Ob Poncho oder Pullover, mit den alternativen Klamotten aus Alpaka- Wolle brachte die deutsche Nachwuchslinke Anfang der 70er Jahre ihre Protesthaltung zum Ausdruck. Doch zu Beginn der 80er Jahre kam das Handgestrickte aus den Anden aus der Mode; den bolivianischen Produzenten blieb nichts anderes übrig, als die Wolle wieder als Rohstoff zu verkaufen.

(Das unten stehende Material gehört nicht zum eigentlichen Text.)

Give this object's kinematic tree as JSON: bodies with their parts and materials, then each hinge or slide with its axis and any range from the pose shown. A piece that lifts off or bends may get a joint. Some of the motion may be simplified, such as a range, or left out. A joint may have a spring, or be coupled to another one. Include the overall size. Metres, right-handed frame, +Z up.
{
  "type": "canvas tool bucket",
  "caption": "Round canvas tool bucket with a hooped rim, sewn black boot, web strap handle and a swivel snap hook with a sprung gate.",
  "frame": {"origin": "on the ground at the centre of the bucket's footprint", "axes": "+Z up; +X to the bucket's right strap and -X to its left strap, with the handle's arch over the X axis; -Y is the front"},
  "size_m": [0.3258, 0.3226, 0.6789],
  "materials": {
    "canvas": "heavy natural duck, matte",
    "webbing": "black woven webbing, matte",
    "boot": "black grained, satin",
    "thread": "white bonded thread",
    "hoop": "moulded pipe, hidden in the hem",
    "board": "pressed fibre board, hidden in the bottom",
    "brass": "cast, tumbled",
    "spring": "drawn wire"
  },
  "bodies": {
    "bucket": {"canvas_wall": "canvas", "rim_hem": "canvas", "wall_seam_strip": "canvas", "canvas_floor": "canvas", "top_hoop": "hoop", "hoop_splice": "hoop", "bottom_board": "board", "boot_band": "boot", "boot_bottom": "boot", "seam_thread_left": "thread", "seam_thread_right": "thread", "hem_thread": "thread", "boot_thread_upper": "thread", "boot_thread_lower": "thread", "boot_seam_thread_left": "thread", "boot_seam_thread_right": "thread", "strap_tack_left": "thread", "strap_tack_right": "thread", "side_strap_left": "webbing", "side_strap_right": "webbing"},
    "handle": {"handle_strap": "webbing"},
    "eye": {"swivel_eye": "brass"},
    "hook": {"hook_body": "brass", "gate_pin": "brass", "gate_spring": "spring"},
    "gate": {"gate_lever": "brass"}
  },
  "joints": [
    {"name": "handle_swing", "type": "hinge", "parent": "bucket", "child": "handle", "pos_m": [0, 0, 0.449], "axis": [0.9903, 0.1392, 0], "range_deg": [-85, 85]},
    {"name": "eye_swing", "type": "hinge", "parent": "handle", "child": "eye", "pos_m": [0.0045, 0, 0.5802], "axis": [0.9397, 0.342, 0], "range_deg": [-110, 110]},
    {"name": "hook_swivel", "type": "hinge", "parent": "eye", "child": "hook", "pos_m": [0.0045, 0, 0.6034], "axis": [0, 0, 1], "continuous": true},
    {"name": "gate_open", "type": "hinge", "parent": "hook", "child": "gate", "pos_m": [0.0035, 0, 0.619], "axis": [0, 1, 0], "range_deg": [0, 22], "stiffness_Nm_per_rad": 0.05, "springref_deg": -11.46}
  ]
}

Für Schwankungen in der Nachfrage sorgen zuweilen auch politische Ereignisse. Die Wahlniederlage der Sandinisten 1990 führte zu einem Umsatzeinbruch bei Nicaragua-Kaffee. „10 bis 20 Prozent haben wir weniger verkauft“, erinnert sich Norbert Schneeweiß vom „Treffpunkt 3.Welt“ in Darmstadt, „aber das hat sich auf niedrigerem Niveau sehr schnell stabilisiert und hat dann wieder angezogen.“

Der „Nica-Schock“ war heilsam. In den Diskussionen der Solidaritätsbewegung setzte sich die Erkenntnis durch, „daß unser Bündnis nicht mit dem politischen System besteht, sondern mit den Produzenten im Land“, stellt Ingo Herbst, Geschäftsführer der GEPA fest. Die GEPA, die Gesellschaft zur Förderung der Partnerschaft mit der Dritten WeltmbH, ist die Handelsorganisation, die die heutigen „Eine-Weltläden“ beliefert. Die Weltläden machen immer noch 88 Prozent des GEPA-Umsatzes. Doch GEPA und WeltladenaktivistInnen versuchen, aus der Nische der politisch bewußten Stammkunden herauszukommen — mit Erfolg. Die GEPA-Marke Aha-Kaffee — Aha steht für: Alternativ handeln — wird seit einem Jahr in einer süddeutschen Supermarktkette verkauft. Das Pilotprojekt läuft so gut, daß auch andere Ketten Interesse signalisiert haben. Immer mehr Großabnehmer steigen auf den zu fairen Konditionen gehandelten Kleinbauern-Kaffee um: ob im nordrhein- westfälischen Landtag, in städtischen Kantinen in Neuss und Reutlingen oder zahlreichen Uni-Mensen, es wird mittlerweile Aha-Kaffee geschlürft. Auch ganze Betriebe und Tagungshäuser stellen auf die Alternativmarke um.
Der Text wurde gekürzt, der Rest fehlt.